## Source excerpt
****
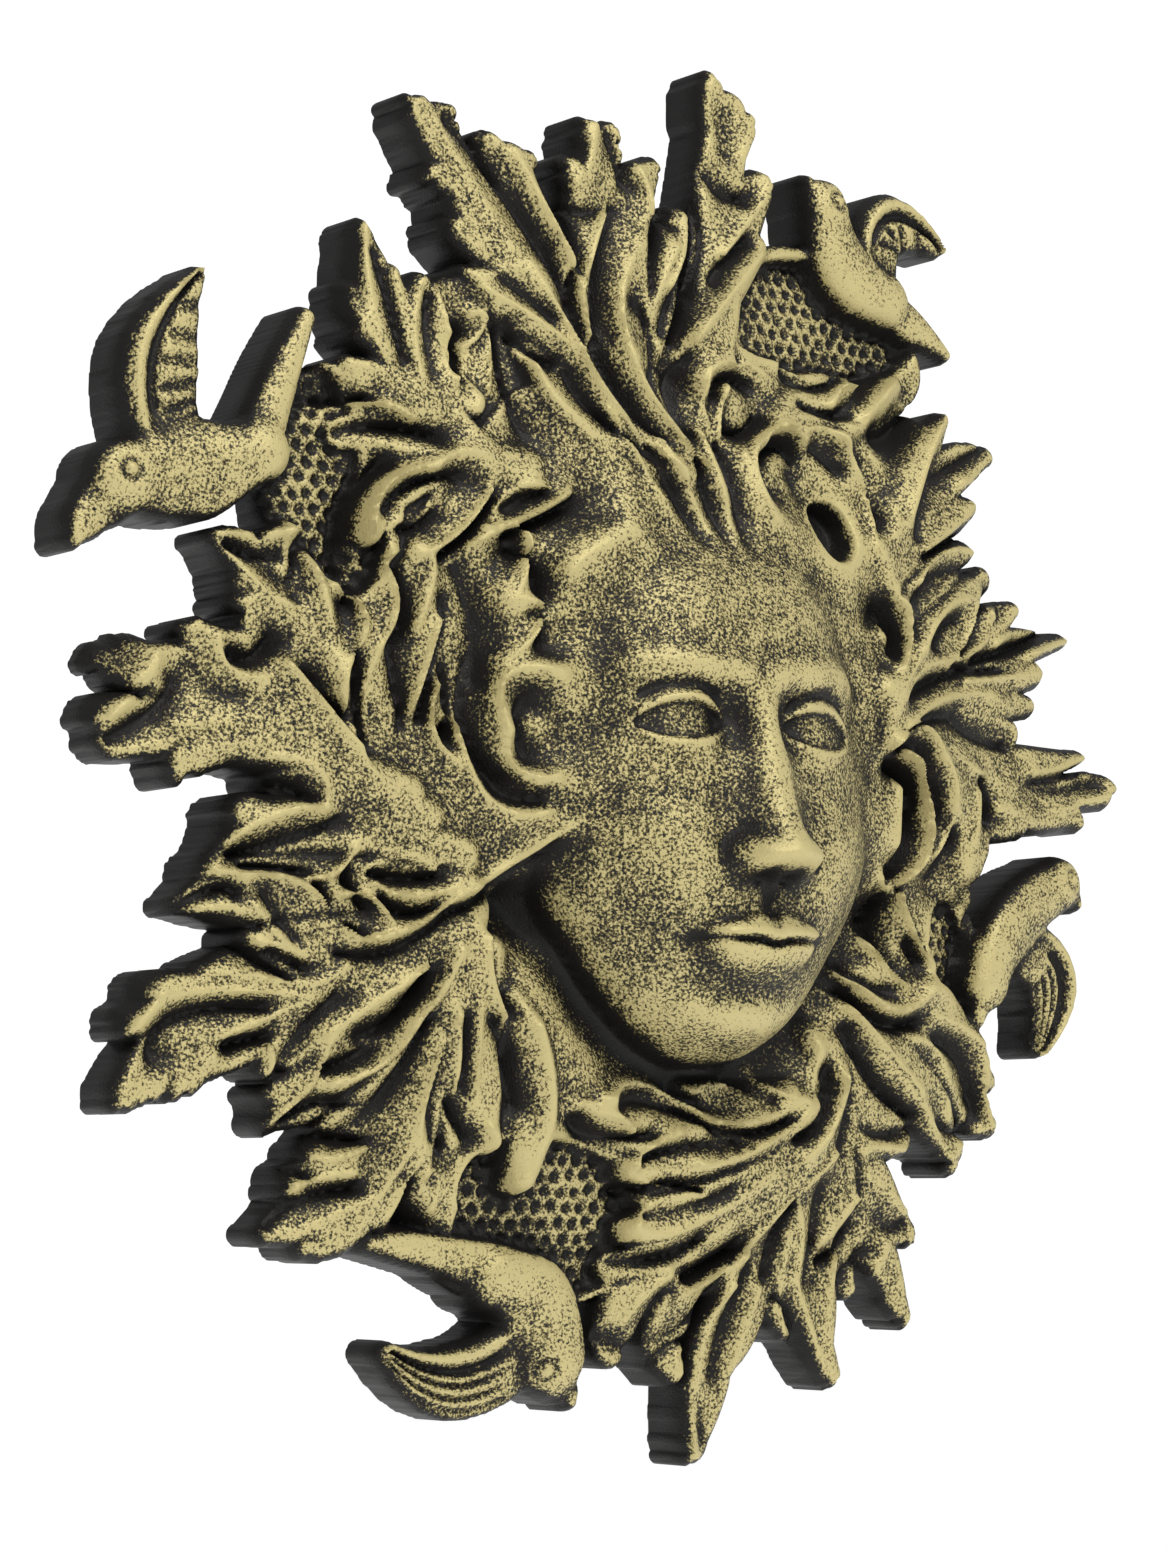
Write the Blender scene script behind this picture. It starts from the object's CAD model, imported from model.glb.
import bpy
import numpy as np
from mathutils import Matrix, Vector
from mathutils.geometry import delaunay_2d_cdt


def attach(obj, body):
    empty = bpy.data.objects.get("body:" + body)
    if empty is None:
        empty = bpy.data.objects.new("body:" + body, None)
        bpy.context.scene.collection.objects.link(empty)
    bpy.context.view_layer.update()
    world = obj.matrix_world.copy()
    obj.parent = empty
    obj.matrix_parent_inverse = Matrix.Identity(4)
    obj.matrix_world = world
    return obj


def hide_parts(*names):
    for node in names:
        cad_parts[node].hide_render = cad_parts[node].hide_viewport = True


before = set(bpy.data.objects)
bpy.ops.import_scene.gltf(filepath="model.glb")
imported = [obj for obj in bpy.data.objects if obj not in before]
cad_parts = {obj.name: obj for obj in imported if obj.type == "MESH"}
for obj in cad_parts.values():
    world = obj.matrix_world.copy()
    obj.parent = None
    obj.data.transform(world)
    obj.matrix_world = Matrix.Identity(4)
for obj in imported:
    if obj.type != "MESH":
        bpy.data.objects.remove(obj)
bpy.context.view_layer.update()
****
## Exercise
List the lines of the material in which the word "MESH" occurs.

## Full output
cad_parts = {obj.name: obj for obj in imported if obj.type == "MESH"}
    if obj.type != "MESH":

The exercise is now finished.